[Exercise]
Please print exactly the lines running from the one that contains "hide_parts(node)" to the end of the data, with both lines included.

* begin *

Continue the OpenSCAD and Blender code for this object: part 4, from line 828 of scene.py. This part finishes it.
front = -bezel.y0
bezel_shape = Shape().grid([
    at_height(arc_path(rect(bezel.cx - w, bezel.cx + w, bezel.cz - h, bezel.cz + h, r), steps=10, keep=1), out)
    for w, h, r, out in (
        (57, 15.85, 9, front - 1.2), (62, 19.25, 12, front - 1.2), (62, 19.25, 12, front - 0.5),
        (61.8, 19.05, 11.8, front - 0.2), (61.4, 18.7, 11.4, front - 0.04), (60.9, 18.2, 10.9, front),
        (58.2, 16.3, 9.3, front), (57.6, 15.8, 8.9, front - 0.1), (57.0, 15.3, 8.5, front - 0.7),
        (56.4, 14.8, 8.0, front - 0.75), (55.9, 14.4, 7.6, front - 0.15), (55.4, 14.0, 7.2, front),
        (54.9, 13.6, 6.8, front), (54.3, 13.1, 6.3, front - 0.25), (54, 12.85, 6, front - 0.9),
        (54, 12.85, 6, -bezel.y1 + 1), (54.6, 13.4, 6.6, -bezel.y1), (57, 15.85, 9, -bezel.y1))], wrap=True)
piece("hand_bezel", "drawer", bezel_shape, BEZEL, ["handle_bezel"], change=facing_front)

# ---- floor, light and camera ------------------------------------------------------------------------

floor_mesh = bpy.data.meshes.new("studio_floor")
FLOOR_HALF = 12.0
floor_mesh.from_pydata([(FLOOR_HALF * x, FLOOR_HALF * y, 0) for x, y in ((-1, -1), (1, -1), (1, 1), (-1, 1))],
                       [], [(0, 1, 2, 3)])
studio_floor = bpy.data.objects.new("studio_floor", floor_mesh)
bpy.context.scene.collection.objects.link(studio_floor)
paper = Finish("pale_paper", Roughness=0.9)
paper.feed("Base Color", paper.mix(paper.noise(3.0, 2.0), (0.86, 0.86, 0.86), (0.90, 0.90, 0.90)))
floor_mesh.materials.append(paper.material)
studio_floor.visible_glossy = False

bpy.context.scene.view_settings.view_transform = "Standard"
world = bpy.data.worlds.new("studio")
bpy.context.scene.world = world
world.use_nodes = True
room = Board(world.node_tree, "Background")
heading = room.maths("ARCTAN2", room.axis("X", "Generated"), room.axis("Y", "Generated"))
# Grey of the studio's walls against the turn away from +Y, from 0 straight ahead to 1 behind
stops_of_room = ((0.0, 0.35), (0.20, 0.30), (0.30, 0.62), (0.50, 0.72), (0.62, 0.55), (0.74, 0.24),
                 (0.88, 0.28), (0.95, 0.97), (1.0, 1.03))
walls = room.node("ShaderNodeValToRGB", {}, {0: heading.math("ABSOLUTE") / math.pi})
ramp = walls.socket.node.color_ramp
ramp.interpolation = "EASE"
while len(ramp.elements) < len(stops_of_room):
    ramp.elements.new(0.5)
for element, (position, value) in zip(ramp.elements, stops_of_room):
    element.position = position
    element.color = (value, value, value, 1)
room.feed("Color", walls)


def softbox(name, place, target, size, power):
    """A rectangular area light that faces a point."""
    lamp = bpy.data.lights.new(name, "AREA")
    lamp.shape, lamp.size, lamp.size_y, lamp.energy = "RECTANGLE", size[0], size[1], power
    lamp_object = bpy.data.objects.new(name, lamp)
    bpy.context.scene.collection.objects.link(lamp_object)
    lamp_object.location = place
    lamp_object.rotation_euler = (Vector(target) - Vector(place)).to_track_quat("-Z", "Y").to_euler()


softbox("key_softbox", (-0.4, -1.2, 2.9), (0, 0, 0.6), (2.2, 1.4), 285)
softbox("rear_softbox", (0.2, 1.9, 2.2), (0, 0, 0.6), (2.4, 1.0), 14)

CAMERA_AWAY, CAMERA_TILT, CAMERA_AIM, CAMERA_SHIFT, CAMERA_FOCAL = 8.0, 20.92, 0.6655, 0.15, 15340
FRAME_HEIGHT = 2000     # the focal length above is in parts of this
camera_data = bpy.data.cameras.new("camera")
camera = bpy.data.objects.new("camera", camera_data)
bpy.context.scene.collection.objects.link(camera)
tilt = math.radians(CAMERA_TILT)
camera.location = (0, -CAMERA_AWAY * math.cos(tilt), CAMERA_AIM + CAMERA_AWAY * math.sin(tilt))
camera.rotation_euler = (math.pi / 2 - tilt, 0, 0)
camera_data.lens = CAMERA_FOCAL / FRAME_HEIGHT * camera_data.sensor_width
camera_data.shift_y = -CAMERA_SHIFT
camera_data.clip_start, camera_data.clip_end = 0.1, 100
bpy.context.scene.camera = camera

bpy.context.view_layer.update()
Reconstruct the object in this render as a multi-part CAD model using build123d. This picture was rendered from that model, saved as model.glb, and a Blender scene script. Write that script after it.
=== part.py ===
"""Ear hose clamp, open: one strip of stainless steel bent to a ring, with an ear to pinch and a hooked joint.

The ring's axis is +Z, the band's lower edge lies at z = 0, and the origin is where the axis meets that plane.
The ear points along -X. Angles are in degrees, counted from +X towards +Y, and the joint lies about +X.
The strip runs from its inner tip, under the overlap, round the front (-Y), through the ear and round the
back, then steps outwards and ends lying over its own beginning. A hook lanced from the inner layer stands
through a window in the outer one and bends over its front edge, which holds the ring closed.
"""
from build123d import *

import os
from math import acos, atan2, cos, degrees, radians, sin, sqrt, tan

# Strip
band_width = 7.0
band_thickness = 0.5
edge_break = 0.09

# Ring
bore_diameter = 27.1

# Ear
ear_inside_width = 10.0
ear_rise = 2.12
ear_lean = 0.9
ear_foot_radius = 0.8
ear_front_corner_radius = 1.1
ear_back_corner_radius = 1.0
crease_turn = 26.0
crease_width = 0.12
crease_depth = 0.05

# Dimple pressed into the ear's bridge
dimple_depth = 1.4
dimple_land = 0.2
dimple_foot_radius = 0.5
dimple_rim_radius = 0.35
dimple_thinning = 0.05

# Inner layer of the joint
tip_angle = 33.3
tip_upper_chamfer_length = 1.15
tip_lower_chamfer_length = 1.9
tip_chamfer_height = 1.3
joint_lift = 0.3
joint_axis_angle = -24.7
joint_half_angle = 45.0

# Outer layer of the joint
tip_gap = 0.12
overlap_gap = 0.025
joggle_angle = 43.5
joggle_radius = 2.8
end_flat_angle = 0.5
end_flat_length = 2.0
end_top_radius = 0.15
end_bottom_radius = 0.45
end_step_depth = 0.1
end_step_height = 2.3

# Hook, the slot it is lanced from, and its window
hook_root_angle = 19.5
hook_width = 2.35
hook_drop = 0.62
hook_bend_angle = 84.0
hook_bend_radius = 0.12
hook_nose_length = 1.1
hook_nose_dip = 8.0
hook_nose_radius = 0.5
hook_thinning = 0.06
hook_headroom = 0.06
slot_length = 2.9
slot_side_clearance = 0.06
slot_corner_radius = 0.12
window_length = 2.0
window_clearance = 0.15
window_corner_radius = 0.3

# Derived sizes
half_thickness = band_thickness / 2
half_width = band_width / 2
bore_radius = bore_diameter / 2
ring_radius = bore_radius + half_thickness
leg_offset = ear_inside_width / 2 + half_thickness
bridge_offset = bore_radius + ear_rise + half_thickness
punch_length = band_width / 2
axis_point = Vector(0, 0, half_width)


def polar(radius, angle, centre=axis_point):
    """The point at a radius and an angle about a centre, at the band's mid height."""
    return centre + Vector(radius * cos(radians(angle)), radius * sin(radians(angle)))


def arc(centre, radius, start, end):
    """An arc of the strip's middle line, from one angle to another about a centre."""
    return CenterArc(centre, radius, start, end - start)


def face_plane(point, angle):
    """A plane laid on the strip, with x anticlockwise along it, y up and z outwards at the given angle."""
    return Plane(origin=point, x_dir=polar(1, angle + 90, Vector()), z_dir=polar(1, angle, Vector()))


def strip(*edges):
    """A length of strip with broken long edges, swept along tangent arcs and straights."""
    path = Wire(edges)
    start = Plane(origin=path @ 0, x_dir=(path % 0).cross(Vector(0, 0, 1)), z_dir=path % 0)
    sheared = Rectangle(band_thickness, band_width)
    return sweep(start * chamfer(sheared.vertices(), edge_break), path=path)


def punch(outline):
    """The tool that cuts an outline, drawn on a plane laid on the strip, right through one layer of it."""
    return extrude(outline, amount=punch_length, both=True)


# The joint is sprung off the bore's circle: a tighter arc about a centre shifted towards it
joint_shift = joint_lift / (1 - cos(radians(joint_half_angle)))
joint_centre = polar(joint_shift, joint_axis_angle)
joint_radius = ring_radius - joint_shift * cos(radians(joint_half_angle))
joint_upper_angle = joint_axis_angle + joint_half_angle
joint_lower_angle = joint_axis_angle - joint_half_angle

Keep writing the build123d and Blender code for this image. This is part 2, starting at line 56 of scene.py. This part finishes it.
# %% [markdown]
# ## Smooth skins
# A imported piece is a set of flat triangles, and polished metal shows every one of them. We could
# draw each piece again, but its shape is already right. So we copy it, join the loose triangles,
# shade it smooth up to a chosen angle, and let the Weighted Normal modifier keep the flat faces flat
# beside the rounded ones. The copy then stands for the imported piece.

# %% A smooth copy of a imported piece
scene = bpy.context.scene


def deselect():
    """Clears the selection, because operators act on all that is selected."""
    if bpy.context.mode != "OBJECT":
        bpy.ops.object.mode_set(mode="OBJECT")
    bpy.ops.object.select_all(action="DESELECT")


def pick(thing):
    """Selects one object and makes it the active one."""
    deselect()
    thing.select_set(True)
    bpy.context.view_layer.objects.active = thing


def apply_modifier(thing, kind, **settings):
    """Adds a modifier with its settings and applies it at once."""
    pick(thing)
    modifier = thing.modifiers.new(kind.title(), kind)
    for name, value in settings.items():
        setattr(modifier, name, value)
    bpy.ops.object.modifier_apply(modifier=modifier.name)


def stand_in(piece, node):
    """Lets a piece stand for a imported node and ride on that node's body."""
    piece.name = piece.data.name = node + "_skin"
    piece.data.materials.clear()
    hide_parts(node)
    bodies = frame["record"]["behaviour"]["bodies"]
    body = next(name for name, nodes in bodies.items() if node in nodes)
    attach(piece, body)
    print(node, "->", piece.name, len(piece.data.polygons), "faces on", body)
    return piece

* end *

[Final result]
    hide_parts(node)
    bodies = frame["record"]["behaviour"]["bodies"]
    body = next(name for name, nodes in bodies.items() if node in nodes)
    attach(piece, body)
    print(node, "->", piece.name, len(piece.data.polygons), "faces on", body)
    return piece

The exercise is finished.